[Entries with model source code]
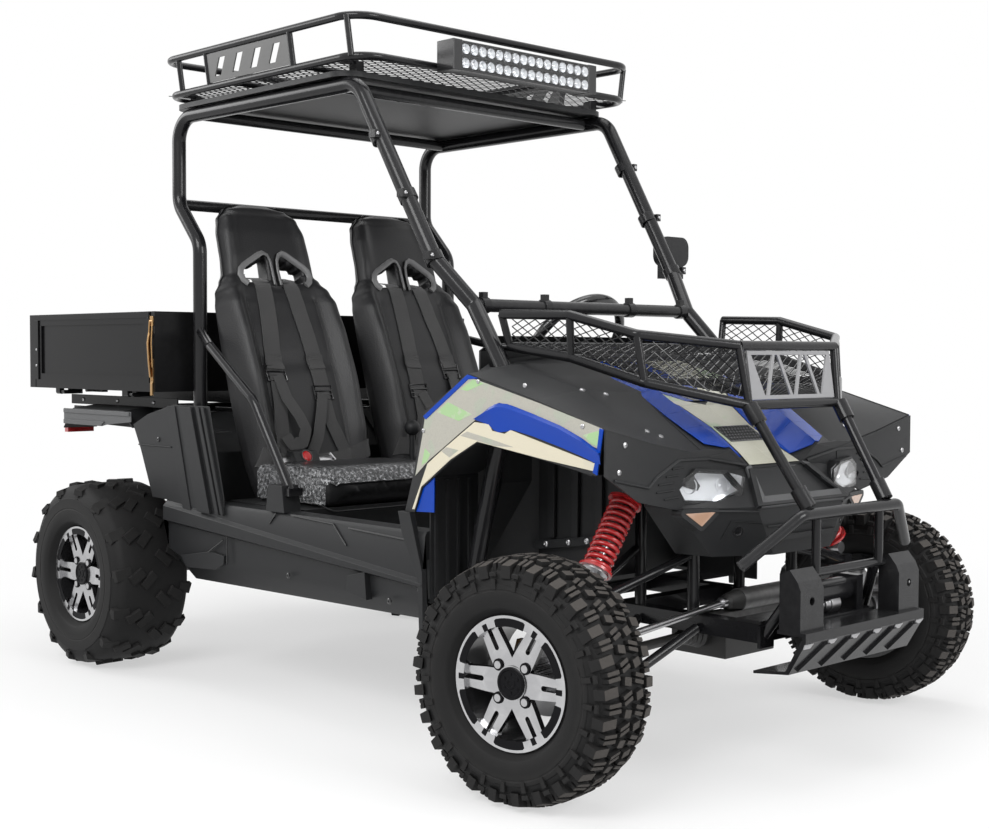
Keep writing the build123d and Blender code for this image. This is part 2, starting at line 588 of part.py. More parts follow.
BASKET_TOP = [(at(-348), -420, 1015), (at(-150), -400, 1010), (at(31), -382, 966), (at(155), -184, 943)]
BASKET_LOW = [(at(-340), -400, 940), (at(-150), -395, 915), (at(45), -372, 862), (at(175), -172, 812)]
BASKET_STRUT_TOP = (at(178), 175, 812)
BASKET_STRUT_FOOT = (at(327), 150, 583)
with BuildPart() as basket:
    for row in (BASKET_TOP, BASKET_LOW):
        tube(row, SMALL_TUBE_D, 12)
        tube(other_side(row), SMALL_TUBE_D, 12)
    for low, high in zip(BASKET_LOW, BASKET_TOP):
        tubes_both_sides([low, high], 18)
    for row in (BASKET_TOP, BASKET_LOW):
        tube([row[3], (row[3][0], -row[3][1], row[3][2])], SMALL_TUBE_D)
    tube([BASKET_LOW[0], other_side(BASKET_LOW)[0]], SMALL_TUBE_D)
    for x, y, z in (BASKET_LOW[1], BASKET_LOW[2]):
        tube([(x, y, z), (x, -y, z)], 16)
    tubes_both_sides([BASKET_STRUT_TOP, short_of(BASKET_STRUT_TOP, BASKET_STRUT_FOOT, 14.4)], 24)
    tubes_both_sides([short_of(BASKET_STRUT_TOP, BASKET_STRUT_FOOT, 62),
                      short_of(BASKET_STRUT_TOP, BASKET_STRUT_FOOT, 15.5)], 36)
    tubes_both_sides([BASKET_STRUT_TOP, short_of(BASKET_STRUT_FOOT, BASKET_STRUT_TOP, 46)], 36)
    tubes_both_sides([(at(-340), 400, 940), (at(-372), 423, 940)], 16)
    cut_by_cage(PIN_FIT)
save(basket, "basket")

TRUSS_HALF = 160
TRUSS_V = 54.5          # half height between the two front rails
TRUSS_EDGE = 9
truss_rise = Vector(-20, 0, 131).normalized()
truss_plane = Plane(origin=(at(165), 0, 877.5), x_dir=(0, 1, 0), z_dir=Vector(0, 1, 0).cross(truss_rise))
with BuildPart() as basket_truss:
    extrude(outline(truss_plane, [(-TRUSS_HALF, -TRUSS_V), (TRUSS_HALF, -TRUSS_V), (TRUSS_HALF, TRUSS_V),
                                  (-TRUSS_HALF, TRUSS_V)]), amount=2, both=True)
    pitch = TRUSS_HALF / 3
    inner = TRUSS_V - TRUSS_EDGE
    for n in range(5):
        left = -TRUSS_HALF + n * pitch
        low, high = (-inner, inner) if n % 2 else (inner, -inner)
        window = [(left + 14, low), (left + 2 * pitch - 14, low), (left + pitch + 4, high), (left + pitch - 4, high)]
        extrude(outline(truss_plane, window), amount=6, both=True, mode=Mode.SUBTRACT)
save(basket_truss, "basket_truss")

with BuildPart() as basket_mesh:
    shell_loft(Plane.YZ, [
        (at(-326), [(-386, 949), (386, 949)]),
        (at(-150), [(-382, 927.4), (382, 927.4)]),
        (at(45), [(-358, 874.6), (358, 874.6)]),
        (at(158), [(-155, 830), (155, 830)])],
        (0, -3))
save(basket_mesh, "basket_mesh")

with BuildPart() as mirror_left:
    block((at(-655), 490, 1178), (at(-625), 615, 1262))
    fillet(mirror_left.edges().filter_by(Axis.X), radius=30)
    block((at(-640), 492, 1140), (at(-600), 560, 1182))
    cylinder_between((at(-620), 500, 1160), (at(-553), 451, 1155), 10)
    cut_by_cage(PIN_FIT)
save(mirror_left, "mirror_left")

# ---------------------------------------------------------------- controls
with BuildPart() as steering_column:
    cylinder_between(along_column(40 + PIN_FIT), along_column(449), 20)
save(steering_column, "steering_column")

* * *

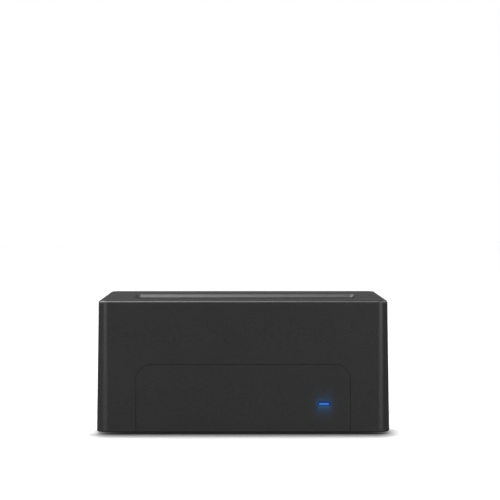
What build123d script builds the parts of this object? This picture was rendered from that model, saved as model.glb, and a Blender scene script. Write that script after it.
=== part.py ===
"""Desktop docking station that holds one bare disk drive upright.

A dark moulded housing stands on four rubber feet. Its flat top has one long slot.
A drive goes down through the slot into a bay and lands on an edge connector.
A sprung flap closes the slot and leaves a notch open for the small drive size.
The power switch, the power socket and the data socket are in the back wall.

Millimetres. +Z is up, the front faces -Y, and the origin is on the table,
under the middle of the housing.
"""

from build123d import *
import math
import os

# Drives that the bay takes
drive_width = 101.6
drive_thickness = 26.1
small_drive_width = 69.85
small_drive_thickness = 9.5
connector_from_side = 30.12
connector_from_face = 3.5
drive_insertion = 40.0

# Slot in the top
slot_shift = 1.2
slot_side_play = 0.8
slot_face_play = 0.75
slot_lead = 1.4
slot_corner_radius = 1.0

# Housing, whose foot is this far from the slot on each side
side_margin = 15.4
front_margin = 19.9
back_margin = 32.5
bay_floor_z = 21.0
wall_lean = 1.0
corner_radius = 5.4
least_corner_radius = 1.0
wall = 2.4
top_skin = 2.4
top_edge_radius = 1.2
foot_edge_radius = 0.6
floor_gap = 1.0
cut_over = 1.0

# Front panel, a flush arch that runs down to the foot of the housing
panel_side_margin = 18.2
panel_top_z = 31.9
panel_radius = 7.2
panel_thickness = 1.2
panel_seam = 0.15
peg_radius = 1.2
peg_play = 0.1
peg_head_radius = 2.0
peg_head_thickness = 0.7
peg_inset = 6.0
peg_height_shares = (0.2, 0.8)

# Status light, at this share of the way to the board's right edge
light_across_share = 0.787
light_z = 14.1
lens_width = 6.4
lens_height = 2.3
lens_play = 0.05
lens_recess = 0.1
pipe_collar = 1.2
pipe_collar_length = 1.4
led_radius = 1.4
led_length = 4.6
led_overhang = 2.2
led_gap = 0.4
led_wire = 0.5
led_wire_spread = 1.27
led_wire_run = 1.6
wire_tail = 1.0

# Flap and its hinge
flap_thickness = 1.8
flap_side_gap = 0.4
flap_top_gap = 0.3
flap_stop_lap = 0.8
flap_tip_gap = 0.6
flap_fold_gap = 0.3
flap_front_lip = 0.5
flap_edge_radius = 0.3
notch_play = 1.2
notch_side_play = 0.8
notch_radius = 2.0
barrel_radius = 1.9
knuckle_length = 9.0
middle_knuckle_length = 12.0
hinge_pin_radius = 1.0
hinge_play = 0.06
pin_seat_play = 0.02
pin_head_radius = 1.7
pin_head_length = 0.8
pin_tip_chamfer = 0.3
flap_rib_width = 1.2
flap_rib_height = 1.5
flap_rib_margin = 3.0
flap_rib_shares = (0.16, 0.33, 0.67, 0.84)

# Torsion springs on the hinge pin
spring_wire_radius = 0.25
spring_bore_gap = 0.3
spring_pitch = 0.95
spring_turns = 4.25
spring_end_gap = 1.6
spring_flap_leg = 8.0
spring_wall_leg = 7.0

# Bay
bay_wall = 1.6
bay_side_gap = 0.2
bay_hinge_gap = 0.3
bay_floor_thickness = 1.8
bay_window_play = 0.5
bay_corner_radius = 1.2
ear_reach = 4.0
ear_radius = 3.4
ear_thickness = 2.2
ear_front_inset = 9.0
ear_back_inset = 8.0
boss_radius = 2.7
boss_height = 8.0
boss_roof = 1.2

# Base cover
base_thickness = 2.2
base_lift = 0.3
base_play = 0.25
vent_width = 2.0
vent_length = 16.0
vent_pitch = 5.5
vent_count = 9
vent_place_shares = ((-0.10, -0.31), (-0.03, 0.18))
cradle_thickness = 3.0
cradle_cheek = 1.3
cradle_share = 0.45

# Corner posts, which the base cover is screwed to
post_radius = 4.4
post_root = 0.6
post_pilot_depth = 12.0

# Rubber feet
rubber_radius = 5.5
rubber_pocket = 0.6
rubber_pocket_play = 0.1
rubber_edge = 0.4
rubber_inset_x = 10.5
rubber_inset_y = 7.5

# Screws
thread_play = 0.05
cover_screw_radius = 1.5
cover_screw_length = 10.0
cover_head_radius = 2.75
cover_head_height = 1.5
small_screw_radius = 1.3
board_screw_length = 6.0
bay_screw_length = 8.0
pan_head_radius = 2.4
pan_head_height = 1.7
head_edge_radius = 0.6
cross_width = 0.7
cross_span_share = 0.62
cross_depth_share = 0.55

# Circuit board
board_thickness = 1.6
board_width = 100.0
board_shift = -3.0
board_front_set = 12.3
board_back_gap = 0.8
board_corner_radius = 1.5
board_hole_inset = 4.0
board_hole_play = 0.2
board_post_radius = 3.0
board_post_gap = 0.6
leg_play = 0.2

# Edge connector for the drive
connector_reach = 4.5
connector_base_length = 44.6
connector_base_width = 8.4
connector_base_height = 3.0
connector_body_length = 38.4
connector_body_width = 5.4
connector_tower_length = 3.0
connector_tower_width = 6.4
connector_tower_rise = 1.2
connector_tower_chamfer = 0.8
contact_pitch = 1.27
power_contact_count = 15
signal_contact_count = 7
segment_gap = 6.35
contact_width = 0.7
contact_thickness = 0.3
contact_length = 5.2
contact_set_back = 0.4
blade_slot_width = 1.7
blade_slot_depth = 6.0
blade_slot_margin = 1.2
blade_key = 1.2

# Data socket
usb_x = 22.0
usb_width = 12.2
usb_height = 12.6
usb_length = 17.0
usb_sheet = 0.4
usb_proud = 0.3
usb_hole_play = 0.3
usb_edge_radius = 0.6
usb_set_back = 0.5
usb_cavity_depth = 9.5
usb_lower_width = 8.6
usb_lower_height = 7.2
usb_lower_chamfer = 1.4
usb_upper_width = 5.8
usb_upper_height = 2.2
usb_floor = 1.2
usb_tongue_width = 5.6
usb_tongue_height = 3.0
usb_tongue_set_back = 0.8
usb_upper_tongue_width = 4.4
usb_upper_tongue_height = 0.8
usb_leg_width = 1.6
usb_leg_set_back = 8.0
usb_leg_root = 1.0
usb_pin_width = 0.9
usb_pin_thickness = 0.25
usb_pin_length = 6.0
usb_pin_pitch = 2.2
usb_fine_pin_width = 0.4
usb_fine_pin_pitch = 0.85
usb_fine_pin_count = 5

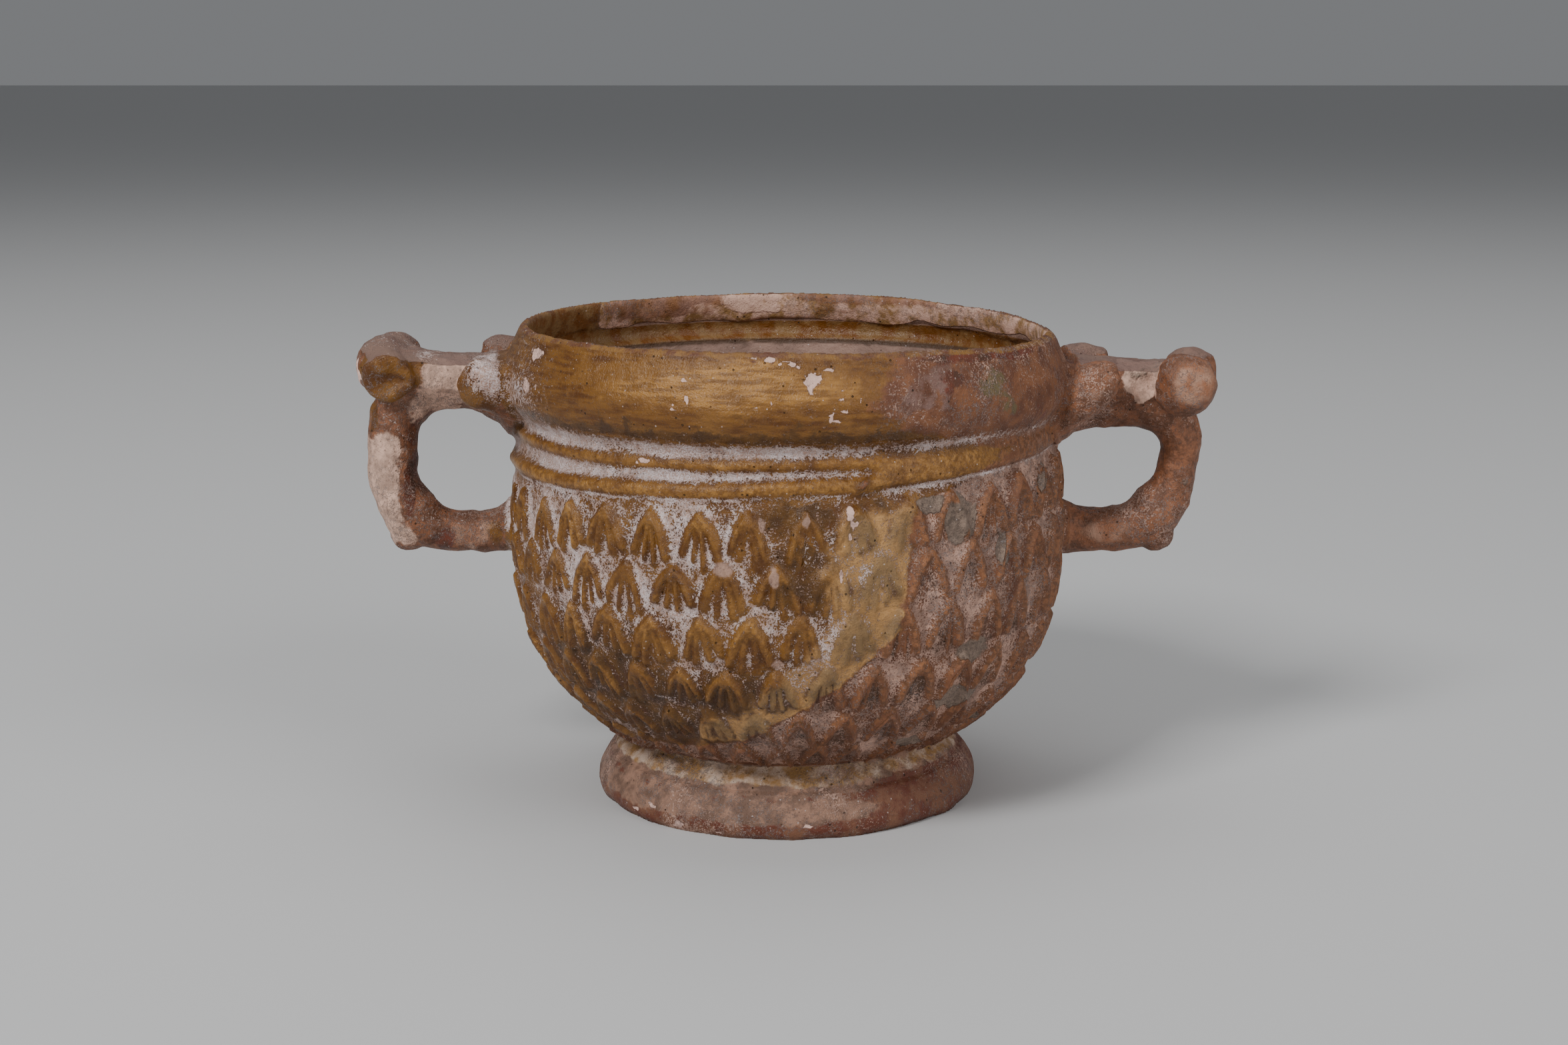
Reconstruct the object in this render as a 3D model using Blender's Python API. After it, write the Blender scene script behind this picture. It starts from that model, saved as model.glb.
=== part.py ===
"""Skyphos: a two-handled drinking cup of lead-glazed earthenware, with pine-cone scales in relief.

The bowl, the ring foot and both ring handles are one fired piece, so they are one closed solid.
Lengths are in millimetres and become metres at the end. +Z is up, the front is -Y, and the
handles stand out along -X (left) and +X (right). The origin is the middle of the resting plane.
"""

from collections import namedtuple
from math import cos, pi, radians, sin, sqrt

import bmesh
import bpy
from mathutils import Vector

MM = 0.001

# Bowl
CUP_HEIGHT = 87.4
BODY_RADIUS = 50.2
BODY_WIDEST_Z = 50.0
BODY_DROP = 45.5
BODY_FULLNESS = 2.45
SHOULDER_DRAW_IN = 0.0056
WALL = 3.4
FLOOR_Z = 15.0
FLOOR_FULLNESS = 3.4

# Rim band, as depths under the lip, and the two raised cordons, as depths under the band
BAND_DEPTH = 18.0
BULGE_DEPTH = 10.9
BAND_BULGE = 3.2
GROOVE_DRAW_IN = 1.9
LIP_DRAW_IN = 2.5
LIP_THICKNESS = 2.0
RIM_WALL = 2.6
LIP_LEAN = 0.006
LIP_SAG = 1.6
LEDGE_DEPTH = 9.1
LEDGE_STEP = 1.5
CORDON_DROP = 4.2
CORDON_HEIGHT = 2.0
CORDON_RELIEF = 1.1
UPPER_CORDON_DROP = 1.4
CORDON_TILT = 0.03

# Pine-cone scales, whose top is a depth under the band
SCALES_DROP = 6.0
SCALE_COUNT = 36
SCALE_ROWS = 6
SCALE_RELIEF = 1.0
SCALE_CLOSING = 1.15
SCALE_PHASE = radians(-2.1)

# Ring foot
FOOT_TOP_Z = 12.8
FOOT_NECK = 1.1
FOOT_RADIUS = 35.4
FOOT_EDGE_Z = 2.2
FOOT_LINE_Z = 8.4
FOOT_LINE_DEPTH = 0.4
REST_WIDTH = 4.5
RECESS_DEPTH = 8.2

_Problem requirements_
Pull out all lines from the listing that contain the string "parts".

_Solution_
Keep writing the build123d and Blender code for this image. This is part 2, starting at line 588 of part.py. More parts follow.
What build123d script builds the parts of this object? This picture was rendered from that model, saved as model.glb, and a Blender scene script. Write that script after it.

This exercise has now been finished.